Prompt
Beneath this instruction is a block of data; output from it exactly the lines that run from the one containing "side_frames(frame_chrome)" through the one containing "STRAIGHT_STEP = 6.0 * MM", inclusive.

Dataset extract

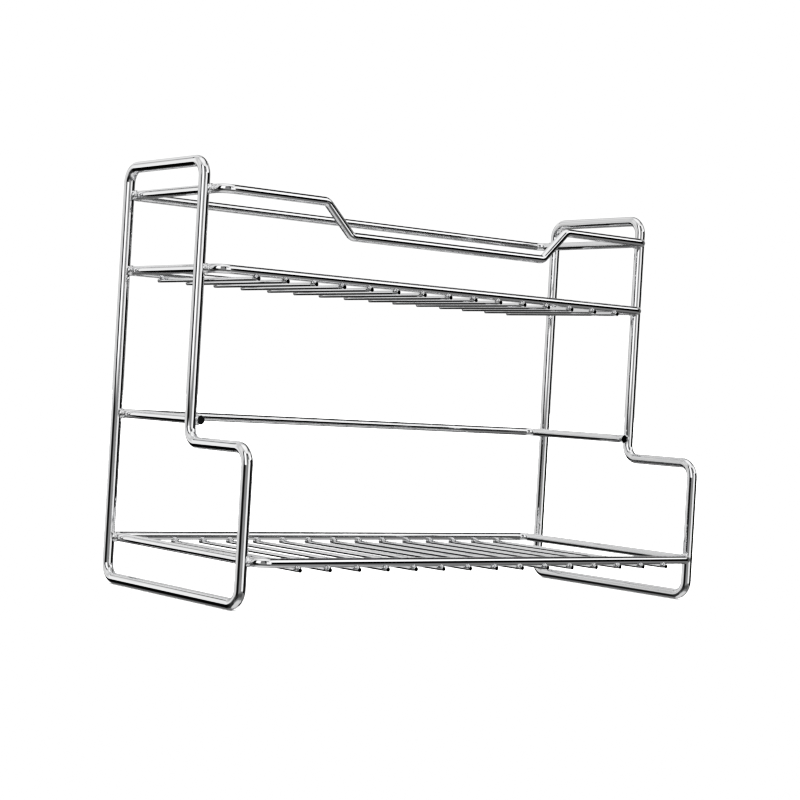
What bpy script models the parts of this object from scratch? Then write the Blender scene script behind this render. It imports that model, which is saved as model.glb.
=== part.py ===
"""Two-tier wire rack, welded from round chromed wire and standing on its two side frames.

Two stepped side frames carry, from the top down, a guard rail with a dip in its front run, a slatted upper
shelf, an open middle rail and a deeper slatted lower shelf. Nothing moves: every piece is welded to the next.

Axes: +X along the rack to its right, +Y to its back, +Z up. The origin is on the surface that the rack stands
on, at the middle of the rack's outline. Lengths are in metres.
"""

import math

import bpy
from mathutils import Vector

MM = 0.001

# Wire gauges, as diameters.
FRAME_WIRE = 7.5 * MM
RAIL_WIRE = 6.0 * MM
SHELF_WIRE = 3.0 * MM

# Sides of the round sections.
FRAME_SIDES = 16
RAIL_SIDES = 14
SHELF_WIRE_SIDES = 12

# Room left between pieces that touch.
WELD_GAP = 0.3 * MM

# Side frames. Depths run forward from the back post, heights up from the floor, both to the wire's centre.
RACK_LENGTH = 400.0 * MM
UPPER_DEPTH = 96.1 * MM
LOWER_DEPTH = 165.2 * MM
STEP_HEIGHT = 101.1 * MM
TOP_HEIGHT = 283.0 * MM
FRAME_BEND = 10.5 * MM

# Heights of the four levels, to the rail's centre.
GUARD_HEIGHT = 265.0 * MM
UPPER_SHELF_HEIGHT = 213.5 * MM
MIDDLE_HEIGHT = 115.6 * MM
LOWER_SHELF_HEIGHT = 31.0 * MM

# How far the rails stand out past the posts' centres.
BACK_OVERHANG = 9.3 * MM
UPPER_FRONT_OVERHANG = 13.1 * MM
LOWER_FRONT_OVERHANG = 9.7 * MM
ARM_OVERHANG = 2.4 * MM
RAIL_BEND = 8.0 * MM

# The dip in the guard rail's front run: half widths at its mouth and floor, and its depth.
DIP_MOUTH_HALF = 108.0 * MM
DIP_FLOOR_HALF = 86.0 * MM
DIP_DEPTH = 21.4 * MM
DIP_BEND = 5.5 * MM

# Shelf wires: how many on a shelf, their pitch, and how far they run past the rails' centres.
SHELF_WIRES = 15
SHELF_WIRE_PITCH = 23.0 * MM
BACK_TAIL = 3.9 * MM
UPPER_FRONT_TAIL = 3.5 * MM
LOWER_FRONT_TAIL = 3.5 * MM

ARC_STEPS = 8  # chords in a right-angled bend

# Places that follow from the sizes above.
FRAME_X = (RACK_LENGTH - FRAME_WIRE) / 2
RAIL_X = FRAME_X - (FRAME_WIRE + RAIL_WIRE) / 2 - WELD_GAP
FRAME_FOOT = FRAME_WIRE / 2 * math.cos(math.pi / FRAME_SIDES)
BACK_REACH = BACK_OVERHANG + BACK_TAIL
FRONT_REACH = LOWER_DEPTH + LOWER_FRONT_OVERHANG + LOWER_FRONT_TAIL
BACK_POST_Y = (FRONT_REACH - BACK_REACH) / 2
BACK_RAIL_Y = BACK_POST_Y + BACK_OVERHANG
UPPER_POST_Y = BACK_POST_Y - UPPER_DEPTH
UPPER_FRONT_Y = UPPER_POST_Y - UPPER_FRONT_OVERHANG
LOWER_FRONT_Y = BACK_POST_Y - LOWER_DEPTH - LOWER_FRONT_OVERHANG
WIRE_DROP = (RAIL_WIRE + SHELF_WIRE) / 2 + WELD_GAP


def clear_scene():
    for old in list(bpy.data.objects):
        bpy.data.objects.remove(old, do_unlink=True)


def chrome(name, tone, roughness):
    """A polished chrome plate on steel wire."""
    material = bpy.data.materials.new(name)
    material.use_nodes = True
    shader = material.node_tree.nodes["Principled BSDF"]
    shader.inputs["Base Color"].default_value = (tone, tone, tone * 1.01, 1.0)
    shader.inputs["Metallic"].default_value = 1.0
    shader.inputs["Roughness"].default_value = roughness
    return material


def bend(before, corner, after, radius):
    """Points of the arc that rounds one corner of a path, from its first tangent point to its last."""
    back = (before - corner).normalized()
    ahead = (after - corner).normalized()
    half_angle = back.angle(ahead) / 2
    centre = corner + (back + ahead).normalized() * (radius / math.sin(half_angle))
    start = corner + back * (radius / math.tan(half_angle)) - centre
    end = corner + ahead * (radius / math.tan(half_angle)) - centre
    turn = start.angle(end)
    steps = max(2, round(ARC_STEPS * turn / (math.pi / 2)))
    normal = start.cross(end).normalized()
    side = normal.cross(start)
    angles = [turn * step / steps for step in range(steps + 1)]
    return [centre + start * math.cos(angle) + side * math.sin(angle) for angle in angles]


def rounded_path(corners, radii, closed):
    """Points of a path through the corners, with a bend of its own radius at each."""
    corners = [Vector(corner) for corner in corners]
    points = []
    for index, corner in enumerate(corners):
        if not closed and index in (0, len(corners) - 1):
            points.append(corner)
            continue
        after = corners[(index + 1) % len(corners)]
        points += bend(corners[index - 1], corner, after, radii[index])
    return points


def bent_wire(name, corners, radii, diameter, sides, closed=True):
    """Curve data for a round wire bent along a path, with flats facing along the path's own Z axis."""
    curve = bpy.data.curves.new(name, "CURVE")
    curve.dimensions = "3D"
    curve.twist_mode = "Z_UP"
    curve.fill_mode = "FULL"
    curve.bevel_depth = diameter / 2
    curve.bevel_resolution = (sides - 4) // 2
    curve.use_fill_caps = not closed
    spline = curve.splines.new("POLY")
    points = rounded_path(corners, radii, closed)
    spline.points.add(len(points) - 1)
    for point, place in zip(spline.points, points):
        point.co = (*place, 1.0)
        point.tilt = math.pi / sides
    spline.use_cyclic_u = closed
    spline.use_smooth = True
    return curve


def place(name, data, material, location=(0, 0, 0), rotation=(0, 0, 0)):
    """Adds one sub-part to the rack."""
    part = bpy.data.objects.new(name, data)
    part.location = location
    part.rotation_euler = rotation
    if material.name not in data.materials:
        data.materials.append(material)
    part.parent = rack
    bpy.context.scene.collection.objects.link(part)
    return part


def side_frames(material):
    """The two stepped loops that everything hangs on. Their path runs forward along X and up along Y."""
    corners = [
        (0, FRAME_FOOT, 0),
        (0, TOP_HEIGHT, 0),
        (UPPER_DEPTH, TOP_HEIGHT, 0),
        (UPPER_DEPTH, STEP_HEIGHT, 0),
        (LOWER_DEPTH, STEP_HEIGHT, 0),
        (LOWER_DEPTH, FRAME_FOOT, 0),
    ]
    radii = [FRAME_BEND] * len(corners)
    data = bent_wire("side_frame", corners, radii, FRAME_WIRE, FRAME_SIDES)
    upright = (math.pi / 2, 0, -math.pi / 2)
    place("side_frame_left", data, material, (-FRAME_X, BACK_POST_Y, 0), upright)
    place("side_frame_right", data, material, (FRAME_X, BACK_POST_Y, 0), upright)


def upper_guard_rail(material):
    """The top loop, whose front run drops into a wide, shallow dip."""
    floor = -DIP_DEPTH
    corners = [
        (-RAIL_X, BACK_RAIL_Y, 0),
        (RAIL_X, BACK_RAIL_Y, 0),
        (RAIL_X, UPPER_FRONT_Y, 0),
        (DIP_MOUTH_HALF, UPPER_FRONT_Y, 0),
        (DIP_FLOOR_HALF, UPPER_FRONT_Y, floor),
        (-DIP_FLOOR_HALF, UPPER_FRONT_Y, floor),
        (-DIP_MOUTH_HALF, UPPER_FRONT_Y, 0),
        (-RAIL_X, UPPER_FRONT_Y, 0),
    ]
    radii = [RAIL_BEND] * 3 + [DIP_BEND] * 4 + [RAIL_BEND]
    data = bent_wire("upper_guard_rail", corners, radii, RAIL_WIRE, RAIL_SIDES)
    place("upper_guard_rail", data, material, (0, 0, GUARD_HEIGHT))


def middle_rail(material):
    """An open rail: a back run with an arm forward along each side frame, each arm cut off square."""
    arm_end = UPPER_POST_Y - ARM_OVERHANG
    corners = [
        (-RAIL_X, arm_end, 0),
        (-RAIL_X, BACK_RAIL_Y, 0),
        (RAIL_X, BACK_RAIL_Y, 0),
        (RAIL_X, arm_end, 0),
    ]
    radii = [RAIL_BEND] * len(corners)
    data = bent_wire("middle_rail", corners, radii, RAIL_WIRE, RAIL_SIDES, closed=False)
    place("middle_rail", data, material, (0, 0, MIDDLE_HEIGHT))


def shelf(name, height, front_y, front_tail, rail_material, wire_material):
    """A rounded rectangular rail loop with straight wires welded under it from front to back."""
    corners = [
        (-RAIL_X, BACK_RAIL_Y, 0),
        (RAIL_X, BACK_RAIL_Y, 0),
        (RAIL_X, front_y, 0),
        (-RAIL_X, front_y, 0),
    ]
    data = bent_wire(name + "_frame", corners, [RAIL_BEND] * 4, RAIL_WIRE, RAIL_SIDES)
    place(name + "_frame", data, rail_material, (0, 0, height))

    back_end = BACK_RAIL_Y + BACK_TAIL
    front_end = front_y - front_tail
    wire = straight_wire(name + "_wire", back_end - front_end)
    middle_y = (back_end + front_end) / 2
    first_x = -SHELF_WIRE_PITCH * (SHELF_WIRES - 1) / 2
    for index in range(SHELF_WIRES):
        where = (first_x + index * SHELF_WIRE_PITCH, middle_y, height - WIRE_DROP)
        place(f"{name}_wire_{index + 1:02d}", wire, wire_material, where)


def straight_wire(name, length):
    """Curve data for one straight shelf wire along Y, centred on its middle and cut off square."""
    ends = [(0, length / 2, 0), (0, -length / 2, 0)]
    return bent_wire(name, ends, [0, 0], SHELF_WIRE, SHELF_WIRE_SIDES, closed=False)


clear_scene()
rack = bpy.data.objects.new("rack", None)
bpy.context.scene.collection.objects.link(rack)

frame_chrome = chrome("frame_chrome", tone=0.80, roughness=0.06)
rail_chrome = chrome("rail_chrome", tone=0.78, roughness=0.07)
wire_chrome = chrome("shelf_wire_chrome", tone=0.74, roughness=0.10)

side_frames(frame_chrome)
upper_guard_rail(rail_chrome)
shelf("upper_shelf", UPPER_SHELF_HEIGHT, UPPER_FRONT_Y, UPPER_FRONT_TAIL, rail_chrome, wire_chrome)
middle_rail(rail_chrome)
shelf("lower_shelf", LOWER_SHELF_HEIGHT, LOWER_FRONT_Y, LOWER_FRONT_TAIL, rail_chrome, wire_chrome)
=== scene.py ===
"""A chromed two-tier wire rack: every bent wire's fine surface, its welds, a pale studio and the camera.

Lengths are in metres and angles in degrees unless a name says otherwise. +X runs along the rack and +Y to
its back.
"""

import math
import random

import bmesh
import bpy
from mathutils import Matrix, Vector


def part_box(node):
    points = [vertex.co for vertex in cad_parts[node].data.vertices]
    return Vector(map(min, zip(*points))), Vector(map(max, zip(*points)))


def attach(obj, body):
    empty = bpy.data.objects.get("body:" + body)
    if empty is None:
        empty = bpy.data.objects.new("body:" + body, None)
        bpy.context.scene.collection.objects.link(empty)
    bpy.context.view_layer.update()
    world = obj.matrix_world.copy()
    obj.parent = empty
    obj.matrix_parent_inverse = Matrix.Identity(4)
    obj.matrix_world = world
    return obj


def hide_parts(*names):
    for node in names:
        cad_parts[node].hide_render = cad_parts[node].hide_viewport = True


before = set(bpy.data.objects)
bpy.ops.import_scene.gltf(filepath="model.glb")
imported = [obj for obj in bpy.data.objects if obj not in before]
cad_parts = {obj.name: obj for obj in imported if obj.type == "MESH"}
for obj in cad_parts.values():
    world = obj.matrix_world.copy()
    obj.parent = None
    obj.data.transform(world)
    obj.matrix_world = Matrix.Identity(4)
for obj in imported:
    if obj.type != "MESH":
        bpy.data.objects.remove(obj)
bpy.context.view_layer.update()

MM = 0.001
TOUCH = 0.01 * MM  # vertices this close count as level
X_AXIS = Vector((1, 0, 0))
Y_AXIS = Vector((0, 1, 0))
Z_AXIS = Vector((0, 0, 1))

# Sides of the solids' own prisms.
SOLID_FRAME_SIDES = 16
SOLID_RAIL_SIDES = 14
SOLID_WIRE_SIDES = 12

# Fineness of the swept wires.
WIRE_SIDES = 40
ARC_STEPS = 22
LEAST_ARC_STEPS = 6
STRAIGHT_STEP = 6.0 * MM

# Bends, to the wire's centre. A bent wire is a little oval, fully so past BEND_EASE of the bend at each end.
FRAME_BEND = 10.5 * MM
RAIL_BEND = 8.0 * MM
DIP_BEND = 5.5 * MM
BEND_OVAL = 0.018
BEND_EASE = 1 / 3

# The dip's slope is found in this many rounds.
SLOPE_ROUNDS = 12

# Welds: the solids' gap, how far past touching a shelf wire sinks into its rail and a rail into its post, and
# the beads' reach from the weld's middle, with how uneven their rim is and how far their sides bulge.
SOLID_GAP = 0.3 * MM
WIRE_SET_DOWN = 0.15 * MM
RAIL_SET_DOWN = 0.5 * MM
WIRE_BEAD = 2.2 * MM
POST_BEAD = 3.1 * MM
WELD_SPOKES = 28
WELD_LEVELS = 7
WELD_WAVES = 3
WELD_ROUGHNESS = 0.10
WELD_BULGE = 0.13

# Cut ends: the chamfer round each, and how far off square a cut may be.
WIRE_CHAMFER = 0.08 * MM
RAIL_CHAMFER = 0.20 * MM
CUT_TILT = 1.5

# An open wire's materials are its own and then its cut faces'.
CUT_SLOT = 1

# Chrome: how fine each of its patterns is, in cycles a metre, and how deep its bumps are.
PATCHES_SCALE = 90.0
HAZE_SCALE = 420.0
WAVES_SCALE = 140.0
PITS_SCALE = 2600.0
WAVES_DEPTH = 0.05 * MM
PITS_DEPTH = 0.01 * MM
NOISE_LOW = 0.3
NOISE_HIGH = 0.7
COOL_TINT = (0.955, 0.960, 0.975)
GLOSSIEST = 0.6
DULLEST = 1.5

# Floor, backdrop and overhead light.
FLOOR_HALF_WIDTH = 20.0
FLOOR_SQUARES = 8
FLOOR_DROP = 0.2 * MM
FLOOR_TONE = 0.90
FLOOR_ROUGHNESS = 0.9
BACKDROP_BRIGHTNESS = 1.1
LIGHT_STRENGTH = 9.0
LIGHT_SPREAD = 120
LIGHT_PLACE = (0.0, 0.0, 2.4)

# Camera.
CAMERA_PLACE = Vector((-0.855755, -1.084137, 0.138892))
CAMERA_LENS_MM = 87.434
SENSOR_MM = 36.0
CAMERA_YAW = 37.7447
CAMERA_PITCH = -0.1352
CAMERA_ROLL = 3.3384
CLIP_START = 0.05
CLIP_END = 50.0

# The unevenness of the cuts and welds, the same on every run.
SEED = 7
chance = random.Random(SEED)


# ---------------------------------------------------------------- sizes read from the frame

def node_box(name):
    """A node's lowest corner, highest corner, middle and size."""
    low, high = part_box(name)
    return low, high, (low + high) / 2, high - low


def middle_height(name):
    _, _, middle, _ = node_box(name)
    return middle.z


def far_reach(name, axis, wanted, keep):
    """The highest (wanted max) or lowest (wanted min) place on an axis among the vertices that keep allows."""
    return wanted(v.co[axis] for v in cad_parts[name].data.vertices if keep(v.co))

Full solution
side_frames(frame_chrome)
upper_guard_rail(rail_chrome)
shelf("upper_shelf", UPPER_SHELF_HEIGHT, UPPER_FRONT_Y, UPPER_FRONT_TAIL, rail_chrome, wire_chrome)
middle_rail(rail_chrome)
shelf("lower_shelf", LOWER_SHELF_HEIGHT, LOWER_FRONT_Y, LOWER_FRONT_TAIL, rail_chrome, wire_chrome)
=== scene.py ===
"""A chromed two-tier wire rack: every bent wire's fine surface, its welds, a pale studio and the camera.

Lengths are in metres and angles in degrees unless a name says otherwise. +X runs along the rack and +Y to
its back.
"""

import math
import random

import bmesh
import bpy
from mathutils import Matrix, Vector


def part_box(node):
    points = [vertex.co for vertex in cad_parts[node].data.vertices]
    return Vector(map(min, zip(*points))), Vector(map(max, zip(*points)))


def attach(obj, body):
    empty = bpy.data.objects.get("body:" + body)
    if empty is None:
        empty = bpy.data.objects.new("body:" + body, None)
        bpy.context.scene.collection.objects.link(empty)
    bpy.context.view_layer.update()
    world = obj.matrix_world.copy()
    obj.parent = empty
    obj.matrix_parent_inverse = Matrix.Identity(4)
    obj.matrix_world = world
    return obj


def hide_parts(*names):
    for node in names:
        cad_parts[node].hide_render = cad_parts[node].hide_viewport = True


before = set(bpy.data.objects)
bpy.ops.import_scene.gltf(filepath="model.glb")
imported = [obj for obj in bpy.data.objects if obj not in before]
cad_parts = {obj.name: obj for obj in imported if obj.type == "MESH"}
for obj in cad_parts.values():
    world = obj.matrix_world.copy()
    obj.parent = None
    obj.data.transform(world)
    obj.matrix_world = Matrix.Identity(4)
for obj in imported:
    if obj.type != "MESH":
        bpy.data.objects.remove(obj)
bpy.context.view_layer.update()

MM = 0.001
TOUCH = 0.01 * MM  # vertices this close count as level
X_AXIS = Vector((1, 0, 0))
Y_AXIS = Vector((0, 1, 0))
Z_AXIS = Vector((0, 0, 1))

# Sides of the solids' own prisms.
SOLID_FRAME_SIDES = 16
SOLID_RAIL_SIDES = 14
SOLID_WIRE_SIDES = 12

# Fineness of the swept wires.
WIRE_SIDES = 40
ARC_STEPS = 22
LEAST_ARC_STEPS = 6
STRAIGHT_STEP = 6.0 * MM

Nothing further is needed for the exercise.